Objective » Beginning with the first line of the data below, extract each line up to and including the one containing "pipe_back = 12.4". Copy them exactly and add nothing.
* start *
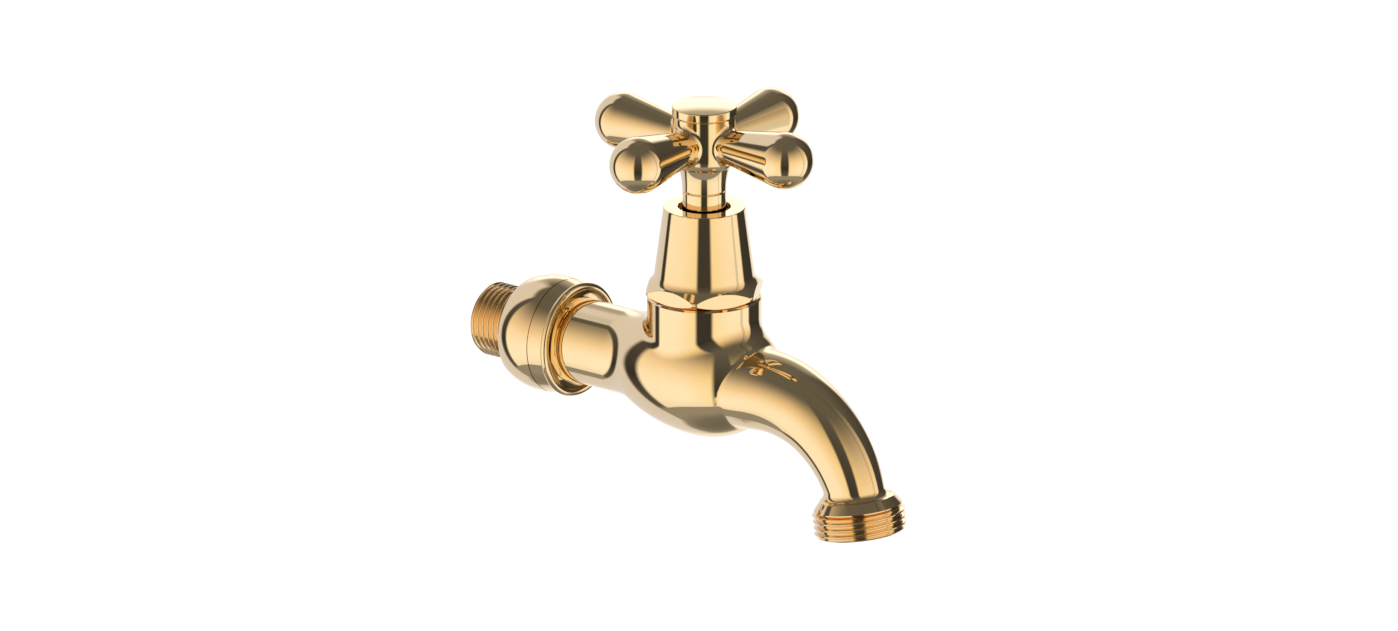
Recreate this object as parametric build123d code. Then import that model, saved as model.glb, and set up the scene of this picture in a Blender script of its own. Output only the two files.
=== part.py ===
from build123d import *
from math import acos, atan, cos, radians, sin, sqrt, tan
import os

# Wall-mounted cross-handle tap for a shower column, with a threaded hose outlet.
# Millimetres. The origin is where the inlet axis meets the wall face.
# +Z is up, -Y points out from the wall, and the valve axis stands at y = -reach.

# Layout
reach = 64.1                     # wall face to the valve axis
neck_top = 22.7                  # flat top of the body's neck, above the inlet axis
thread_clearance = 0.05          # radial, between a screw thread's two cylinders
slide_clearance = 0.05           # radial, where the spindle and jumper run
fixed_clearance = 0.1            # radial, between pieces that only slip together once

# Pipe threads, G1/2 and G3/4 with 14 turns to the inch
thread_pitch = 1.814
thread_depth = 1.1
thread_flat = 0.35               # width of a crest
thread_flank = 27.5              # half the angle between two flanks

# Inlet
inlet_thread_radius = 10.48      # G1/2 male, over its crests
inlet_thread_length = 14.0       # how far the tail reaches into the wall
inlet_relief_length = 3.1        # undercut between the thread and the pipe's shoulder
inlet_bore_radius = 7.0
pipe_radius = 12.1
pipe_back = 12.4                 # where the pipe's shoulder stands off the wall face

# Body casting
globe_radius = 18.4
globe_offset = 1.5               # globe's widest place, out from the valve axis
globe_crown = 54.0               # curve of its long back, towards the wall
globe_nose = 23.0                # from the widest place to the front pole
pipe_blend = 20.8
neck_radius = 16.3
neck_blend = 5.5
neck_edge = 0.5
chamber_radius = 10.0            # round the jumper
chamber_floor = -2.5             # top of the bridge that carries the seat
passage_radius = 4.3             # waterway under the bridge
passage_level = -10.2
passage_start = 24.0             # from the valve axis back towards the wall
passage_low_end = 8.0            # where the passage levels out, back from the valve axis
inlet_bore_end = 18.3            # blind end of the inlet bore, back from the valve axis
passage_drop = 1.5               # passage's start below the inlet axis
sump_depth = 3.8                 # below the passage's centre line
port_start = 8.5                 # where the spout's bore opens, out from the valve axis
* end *
The response »
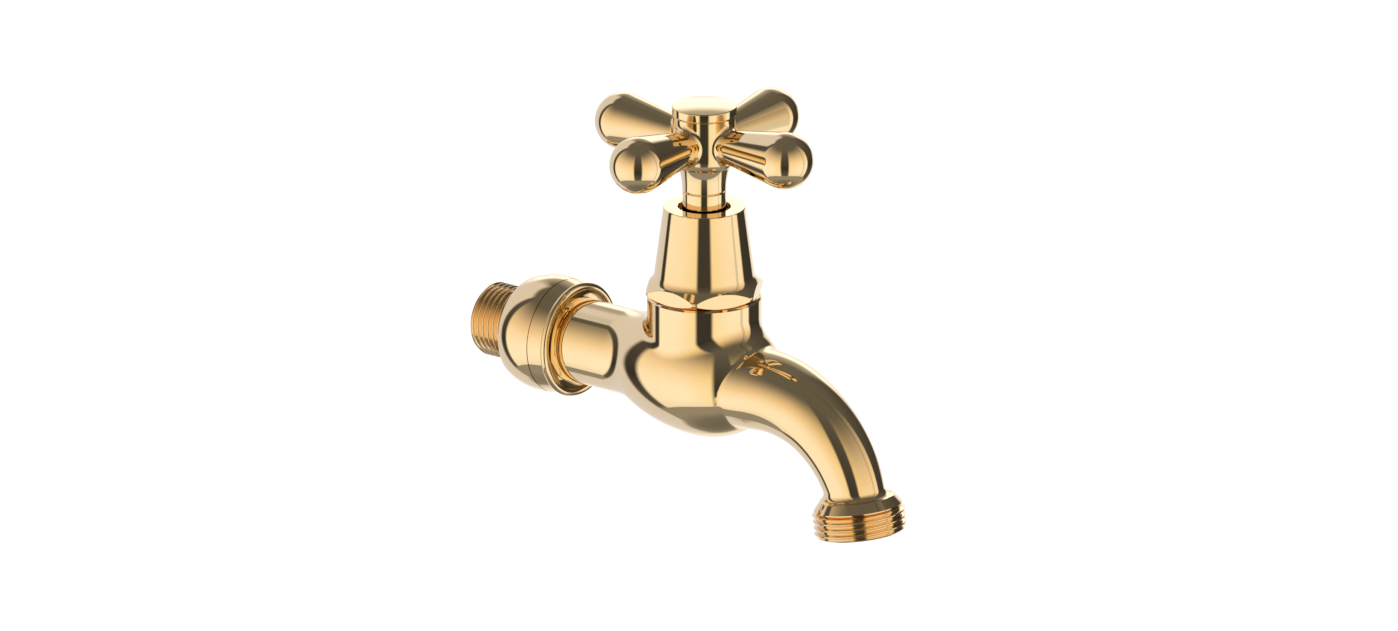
Recreate this object as parametric build123d code. Then import that model, saved as model.glb, and set up the scene of this picture in a Blender script of its own. Output only the two files.
=== part.py ===
from build123d import *
from math import acos, atan, cos, radians, sin, sqrt, tan
import os

# Wall-mounted cross-handle tap for a shower column, with a threaded hose outlet.
# Millimetres. The origin is where the inlet axis meets the wall face.
# +Z is up, -Y points out from the wall, and the valve axis stands at y = -reach.

# Layout
reach = 64.1                     # wall face to the valve axis
neck_top = 22.7                  # flat top of the body's neck, above the inlet axis
thread_clearance = 0.05          # radial, between a screw thread's two cylinders
slide_clearance = 0.05           # radial, where the spindle and jumper run
fixed_clearance = 0.1            # radial, between pieces that only slip together once

# Pipe threads, G1/2 and G3/4 with 14 turns to the inch
thread_pitch = 1.814
thread_depth = 1.1
thread_flat = 0.35               # width of a crest
thread_flank = 27.5              # half the angle between two flanks

# Inlet
inlet_thread_radius = 10.48      # G1/2 male, over its crests
inlet_thread_length = 14.0       # how far the tail reaches into the wall
inlet_relief_length = 3.1        # undercut between the thread and the pipe's shoulder
inlet_bore_radius = 7.0
pipe_radius = 12.1
pipe_back = 12.4                 # where the pipe's shoulder stands off the wall face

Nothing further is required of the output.